The permanently unemployed could be moved to free Housing NZ homes in the provinces. Houses for everyone and reinvigoration of smaller communities.
Your use of grammar and tense in that statement says it all.
Once you’ve thought about the ethical issues in people being moved, have a think about the effect on existing communities and families. What about kids that are under shared care arrangements? Or solo parents taht are dependent on friends and families for support?
I think there are huge issues with the numbers of people that want to live in Auckland, but suggesting they can be moved isn’t a useful starting point.
Just skip the house and go back to institutions and poor houses.
Anyway surely you are more likely to get this:
Houses for everyone and re-invigoration of smaller communities.
if you move the rich people out to the small communities – logic would dictate this as much more sensible.

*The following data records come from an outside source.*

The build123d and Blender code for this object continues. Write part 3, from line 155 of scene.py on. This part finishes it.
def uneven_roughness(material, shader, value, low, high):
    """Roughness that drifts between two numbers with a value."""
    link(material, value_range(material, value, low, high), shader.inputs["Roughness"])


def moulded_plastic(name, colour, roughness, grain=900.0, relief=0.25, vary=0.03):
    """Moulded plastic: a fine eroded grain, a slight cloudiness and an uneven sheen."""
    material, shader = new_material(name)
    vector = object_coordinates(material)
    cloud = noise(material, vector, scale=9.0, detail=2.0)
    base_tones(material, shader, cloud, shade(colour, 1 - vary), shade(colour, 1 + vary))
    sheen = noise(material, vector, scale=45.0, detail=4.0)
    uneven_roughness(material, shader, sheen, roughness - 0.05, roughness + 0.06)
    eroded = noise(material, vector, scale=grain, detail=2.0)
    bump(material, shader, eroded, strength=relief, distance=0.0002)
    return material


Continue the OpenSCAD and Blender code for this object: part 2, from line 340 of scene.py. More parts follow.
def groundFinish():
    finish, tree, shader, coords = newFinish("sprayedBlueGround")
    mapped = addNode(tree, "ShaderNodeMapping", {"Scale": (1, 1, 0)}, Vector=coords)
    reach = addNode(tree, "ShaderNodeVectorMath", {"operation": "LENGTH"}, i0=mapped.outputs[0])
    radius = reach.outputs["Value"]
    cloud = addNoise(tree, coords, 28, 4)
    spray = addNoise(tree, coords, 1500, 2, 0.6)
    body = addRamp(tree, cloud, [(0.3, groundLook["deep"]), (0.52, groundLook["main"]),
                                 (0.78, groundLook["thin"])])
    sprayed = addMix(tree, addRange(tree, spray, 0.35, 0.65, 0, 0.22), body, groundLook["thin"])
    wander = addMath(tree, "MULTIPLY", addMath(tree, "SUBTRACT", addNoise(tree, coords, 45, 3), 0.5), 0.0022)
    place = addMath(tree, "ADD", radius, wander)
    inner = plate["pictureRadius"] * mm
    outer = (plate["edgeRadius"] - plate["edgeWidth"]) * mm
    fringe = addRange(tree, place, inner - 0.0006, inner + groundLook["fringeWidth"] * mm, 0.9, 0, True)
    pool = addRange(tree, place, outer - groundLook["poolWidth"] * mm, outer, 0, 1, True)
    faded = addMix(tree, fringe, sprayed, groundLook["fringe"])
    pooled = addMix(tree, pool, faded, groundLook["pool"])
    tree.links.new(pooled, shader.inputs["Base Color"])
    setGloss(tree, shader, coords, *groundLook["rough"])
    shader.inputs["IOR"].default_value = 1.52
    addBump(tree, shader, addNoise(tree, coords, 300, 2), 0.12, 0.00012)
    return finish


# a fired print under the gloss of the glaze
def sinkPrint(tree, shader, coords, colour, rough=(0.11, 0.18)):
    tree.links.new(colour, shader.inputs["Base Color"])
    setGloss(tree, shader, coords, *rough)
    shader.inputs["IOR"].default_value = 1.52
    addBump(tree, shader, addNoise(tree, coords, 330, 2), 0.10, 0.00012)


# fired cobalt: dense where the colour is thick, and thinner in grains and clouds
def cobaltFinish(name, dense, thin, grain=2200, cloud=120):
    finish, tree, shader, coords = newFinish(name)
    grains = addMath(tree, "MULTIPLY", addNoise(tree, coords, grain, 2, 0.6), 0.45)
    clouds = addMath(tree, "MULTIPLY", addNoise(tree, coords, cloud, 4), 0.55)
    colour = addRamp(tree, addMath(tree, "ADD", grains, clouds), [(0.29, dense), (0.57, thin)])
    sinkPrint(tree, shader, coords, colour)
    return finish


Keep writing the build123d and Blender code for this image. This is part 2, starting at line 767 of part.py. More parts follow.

They could take their businesses with them, there would be less demand for housing in Auckland, local small businesses would get spin-off work from the successful businesses these rich people can build and develop. They wouldn’t need million dollar salaries and lower paid workers could get more.
So yeah campaign for the rich to move out to the provinces – after all it’s the rich that are our saviours.
Most state houses in the provinces have been sold off
Or neglected so the government can take a dividend from poor peoples rent.
http://www.radionz.co.nz/news/political/283700/english-defends-$118m-housing-nz-dividend
http://thedailyblog.co.nz/2015/09/13/nationals-blatant-lies-on-housing-nz-dividends-the-truth-uncovered/
And as well who are the “permanently unemployed”.
I know a few CEO wives that fit that description, then there’s old people, and those with disabilities, not sure if Irish Catholics still meet that description but we could start sending young mums to the country to have their children again – save them the embarrassment of their parents friends knowing they had sex …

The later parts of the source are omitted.